9 Types of Engine Systems (For 2021)

All kinds of cars and other vehicles have a variety of systems. They work together in harmony to keep your car up and to run. Thus, it’s essential that you know each type and understand how they work. If you wonder how many types of engine systems exist and what these systems are, here’s the answer.

There are nine types of engine systems. They are Starting System, Fuel System, Ignition System, Cooling System, Lubrication System, Intake System, Exhaust system, Charging System, and Engine Electronic Control System. Each of these systems performs a task for the overall performance of your car.

Since each engine system plays a specific role in a car, you must understand how each one works to grasp your car’s performance. In this article, we’ll walk you through each one to have an idea about these systems.

Types of Engine Systems

What Are Types of Engine Systems?

All cars and vehicles consist of a variety of engine systems that have specific functions. All these engine systems work simultaneously and in harmony. Thus, a failure of one can result in your car’s failure as well.

Below is a list of the nine engine systems.

  • Starting System
  • Fuel System (different for diesel engines )
  • Ignition System (different for diesel engines)
  • Cooling System
  • Lubrication System
  • Intake System
  • Exhaust system
  • Charging System
  • Engine Electronic Control System

One thing to note is that these nine systems are what you will usually see in petrol engines. If you own a diesel engine, you may find a different system for fuel and ignition. However, the rest would likely be the same.

Another thing is that these systems are built into the engine, while others are attached. Moreover, some parts are on the body panels in the engine hood.

Let’s take a better look at each one.

Starting System

The first engine system to understand is the starting system since it’s where all the work begins. This system works by rotating the engine during starting.

It consists of parts like an electric motor and a drive. The latter has a small pinion meshing with the ring gear on the flywheel while you start.
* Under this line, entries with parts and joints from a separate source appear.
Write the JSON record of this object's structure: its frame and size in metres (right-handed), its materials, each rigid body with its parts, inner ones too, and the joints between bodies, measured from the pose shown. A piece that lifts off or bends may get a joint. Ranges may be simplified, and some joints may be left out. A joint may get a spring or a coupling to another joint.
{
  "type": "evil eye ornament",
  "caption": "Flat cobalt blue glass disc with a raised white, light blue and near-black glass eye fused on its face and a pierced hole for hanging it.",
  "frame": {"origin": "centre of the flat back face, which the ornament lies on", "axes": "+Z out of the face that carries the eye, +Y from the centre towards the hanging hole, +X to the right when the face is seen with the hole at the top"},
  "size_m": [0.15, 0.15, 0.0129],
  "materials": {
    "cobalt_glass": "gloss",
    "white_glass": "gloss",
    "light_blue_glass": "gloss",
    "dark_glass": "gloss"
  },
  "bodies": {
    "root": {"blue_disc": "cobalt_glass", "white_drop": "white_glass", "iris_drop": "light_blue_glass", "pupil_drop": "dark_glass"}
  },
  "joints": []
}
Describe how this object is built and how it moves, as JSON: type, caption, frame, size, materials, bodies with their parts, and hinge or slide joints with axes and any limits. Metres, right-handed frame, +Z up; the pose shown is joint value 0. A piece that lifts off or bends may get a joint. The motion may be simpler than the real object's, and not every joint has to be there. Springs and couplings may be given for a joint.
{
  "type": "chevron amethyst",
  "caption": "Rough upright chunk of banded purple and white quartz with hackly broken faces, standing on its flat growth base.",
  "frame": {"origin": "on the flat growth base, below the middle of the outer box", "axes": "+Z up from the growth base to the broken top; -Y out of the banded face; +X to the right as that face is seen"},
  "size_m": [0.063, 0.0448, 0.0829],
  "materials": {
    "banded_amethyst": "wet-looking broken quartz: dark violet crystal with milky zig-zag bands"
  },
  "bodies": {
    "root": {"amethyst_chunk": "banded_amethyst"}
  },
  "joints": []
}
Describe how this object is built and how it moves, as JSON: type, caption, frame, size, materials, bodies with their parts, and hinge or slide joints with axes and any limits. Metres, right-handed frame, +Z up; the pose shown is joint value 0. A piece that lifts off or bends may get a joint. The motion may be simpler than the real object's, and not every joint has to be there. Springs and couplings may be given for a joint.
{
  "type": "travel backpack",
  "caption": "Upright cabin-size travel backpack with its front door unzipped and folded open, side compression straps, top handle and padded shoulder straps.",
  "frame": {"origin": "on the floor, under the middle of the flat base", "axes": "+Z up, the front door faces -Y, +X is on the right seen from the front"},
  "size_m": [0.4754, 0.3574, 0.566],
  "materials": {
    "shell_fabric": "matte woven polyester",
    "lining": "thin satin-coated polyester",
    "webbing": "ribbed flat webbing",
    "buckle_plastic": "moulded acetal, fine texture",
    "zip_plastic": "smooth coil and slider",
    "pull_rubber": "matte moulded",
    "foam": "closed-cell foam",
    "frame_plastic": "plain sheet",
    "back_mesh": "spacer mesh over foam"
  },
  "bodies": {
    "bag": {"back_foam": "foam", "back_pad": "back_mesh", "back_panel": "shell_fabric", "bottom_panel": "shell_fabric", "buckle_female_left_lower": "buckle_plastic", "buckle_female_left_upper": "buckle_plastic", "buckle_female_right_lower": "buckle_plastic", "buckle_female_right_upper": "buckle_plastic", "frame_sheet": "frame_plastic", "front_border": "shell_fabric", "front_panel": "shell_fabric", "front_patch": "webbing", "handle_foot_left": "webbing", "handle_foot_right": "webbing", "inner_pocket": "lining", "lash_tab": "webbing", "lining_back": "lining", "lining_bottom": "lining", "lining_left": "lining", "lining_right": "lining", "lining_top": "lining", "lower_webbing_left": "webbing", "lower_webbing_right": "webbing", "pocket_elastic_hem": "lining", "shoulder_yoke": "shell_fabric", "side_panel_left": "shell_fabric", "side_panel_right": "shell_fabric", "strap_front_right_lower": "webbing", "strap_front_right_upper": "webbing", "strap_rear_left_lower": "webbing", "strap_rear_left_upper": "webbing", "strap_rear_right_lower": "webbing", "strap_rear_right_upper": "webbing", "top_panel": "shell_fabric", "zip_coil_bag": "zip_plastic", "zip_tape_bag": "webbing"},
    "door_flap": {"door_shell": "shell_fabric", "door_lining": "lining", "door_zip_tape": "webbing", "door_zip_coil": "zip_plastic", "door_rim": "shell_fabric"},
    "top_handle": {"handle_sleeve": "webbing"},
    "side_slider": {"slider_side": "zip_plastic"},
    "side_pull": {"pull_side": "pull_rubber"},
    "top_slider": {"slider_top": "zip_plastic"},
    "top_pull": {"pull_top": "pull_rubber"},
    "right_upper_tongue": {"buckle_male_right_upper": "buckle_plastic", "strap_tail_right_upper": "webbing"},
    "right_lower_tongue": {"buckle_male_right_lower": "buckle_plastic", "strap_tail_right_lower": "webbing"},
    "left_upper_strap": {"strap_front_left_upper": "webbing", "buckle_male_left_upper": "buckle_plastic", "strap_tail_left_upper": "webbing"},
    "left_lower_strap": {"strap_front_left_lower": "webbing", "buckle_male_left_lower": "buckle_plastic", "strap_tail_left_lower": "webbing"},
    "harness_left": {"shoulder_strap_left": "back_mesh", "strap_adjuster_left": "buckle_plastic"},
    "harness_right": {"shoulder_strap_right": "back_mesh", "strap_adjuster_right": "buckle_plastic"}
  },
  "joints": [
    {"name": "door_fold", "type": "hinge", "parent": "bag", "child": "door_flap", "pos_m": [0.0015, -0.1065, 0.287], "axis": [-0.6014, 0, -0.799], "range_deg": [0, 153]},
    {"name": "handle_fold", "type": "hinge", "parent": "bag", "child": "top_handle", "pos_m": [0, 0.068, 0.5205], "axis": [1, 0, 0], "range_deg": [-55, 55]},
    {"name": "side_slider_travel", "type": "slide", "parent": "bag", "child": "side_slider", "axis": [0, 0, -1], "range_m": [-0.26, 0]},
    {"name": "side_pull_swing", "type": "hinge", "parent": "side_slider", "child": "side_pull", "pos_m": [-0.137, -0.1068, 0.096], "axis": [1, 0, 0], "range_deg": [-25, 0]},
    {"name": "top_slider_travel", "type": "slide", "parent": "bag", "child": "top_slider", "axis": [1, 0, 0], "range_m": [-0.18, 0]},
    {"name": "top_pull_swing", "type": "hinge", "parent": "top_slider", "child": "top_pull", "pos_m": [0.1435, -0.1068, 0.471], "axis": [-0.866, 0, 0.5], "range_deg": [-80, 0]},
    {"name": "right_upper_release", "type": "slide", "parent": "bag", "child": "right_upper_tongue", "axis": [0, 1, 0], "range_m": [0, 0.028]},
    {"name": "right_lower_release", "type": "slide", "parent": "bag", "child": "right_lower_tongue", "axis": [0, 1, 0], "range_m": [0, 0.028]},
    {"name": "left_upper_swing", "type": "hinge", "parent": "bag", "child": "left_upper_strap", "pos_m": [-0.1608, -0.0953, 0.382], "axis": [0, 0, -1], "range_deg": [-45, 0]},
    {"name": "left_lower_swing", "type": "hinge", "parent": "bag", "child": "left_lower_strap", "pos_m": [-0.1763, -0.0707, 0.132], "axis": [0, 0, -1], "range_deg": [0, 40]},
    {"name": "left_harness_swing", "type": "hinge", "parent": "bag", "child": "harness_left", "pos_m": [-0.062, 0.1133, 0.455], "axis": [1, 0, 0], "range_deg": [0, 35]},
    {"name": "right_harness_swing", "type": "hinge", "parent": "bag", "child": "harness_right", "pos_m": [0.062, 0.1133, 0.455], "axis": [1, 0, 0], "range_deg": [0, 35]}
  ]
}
Further, the battery gives the electric current to operate the starter. It rotates the engine until it fires and runs on its own.

Starting System

Fuel System

From the name itself, the fuel system concerns the fuel of the whole engine. In general, this system can be classified into four basic types. They are as follows:

  • Carburetor system for petrol engines
  • Fuel injection system for petrol engines
  • Gas fuel systems
  • Diesel Injection system

These systems operate in different ways. However, they all have a fuel tank or cylinder to store fuel. Further, all systems have a way of supplying the engine with fuel.

Aside from these functions, all four fuel systems supply air and fuel mixed in appropriate portions. As a result, they effectively burn in the combustion chambers.

Fuel System

Ignition System

Petrol engines and engines running on gas need an ignition system. The system works by providing sparks that fire the charges in the combustion chambers.

Thus, petrol engines are often known as spark-ignition engines. It separates them from diesel engines. The diesel engines don’t need spark because they use compression-ignition.

Combustion in diesel happens when the fuel gets sprayed into the combustion chamber. The air present in the cylinder will come at a high temperature due to compression.

The temperature would be high enough to ignite the fuel sprayed from the injector.

Ignition System

Cooling System

The next type of engine system is the cooling system. It’s a no-brainer that the continuous fuel burning would result in extreme heat. It’s where the cooling system plays its part.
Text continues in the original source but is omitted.